The exposition leaves us with lines like this: “Who are you and what do you want?” The big bad guy then just tells us about who he is and what he wants. The big baddie here is Superfly (Ice Cube). What he wants is to destroy all the humans and have the mutants take over. Superfly is backed by a whole rogues’ gallery of Turtle villains, played by notable actors (i.e. Seth Rogen as Bebop & John Cena as Rocksteady). We’re alike, you and I, say the Turtles to the bad mutants who then all just drop their motivations and decide to become good mutants. All anyone had to say is maybe it’s better not to wipe out the humans. But then we still need a big climax so it’s everyone against Superfly who falls into a vat of mutant sludge (again) and becomes a supersized Superfly.
The new aesthetic design lends well to action. The movie does have style. It borrows liberally from the rap canon, the songs you might expect from Ol’ Dirty Bastard, A Tribe Called Quest, and De La Soul, and carries a vibe to its version of New York that is built out of the thematic soundscapes of the artists mentioned. While not as visually resonant as the recent Spider-Man animations, it does feel high effort, and devoted to the framing of a comic book. Mutant Mayhem tries to integrate so many real-life references and quips. It’s pretty annoying in execution. The brand has its own particular language that is specifically in favor of the Turtles sounding like vloggers on TikTok or YouTube.
Know your market. Do adults even watch animation? Does something about the formal medium of animation itself, where anything might be created, somehow then preclude it from any further Original IP? Paramount have gotten what they wanted: a Ninja Turtles movie that skews very young. It’s not aiming, especially, for the fans of the ’90s cartoon show, which Nickelodeon (under Paramount) has just picked up full and exclusive streaming rights for. You can watch that there instead. This doesn’t need to be that. There is the recent videogame which is great and is also like the 1990s cartoon. You’re covered. But also you’re covered, you do not really need this new movie at all, which does little to suggest a strong new direction for the Turtles, despite a pretty paint of coat and some efforts to diversify the audience who would watch these movies and shows.

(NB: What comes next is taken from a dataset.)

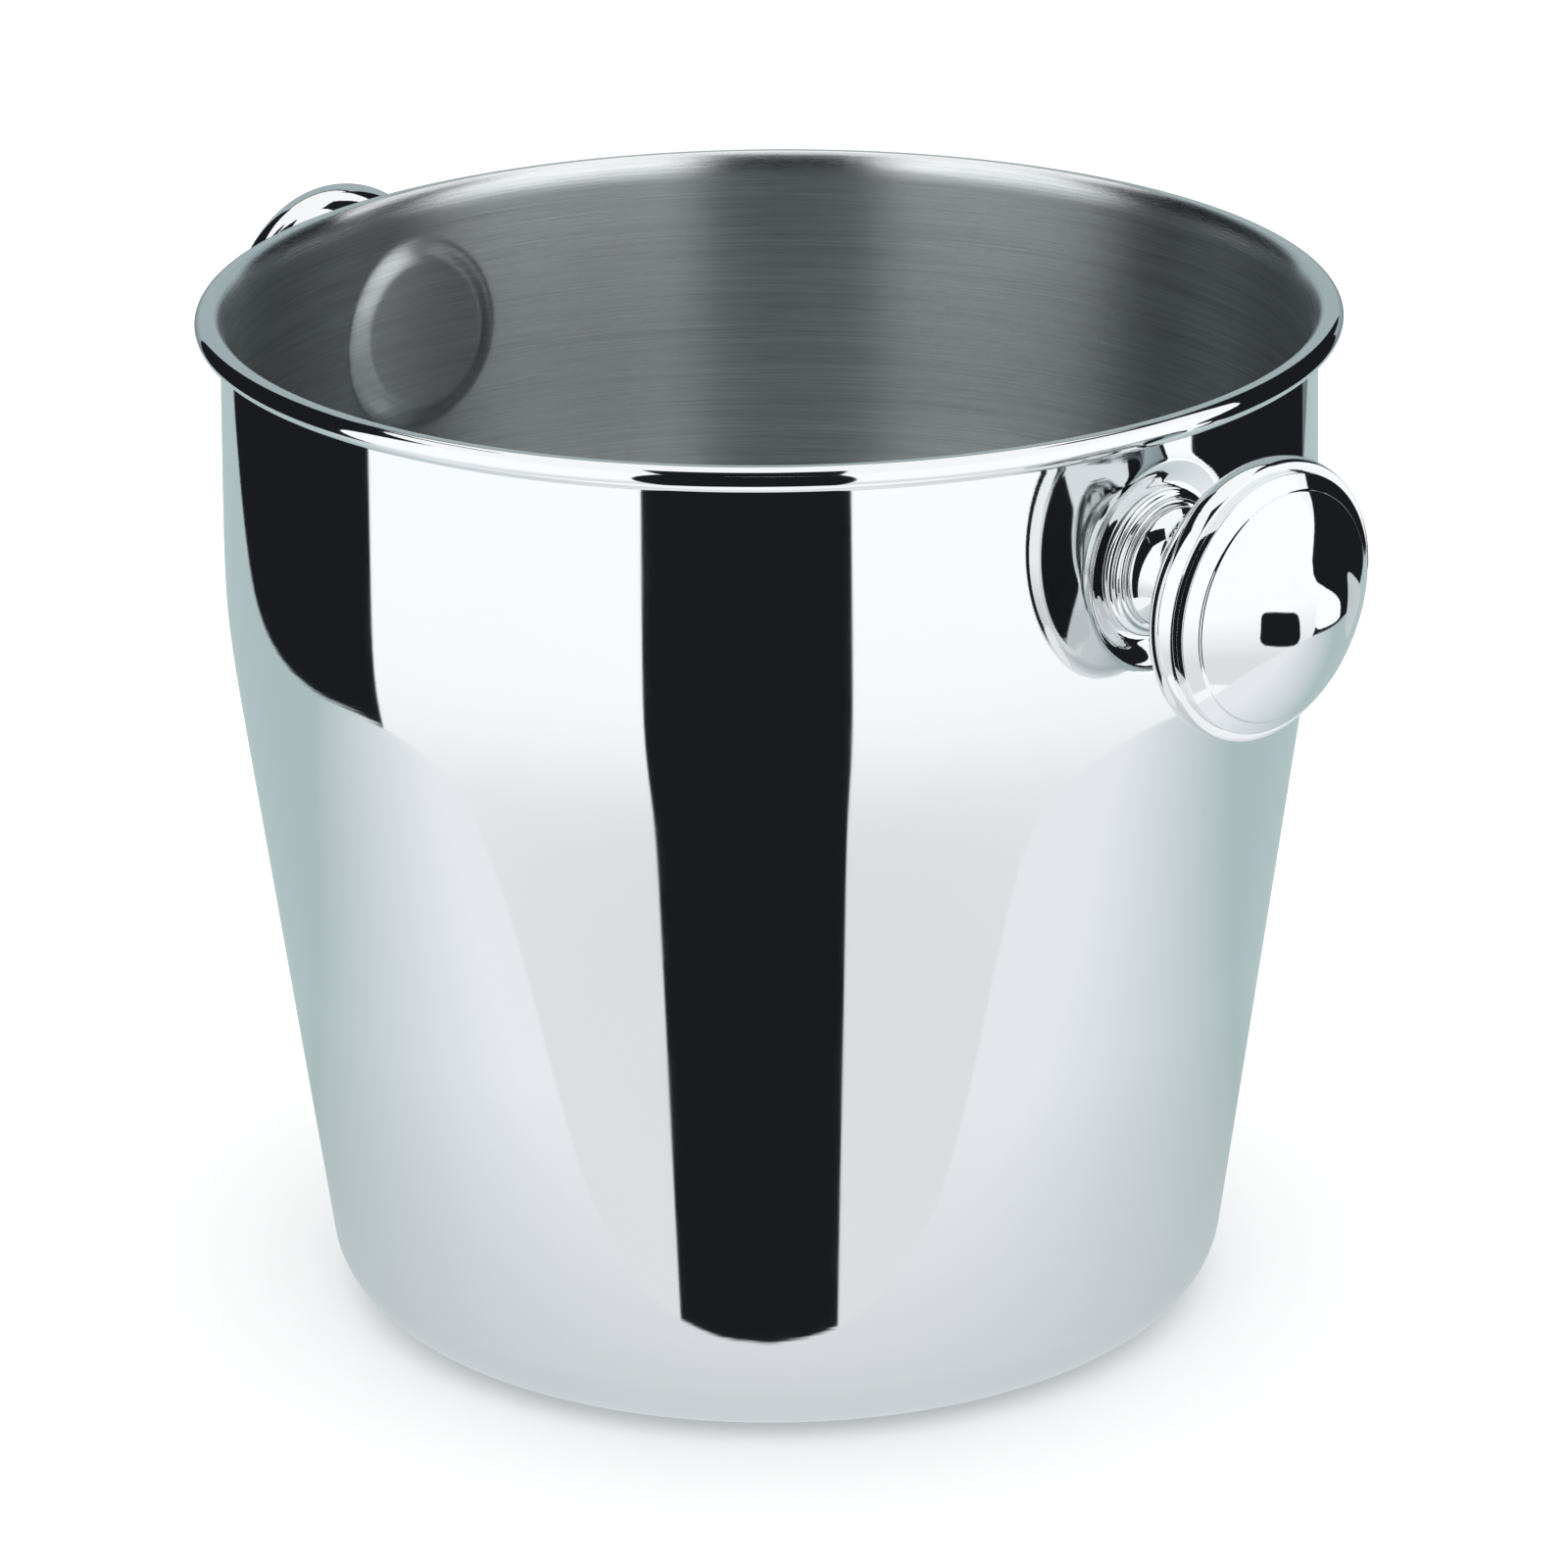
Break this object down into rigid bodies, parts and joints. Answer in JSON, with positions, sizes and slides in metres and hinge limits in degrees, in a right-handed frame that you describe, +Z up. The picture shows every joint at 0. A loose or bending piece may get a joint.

There’s a long-term plan here. What you feel when watching this movie is something like the effect of a television pilot. It’s an open format for expanding upon and offers many easy avenues for continued storytelling and a lineage of other things made in this style but for the standalone movie itself, the older audiences may feel ‘Shell Shocked,’ and the comment might remind them what current studio CEOs think of what they are creating.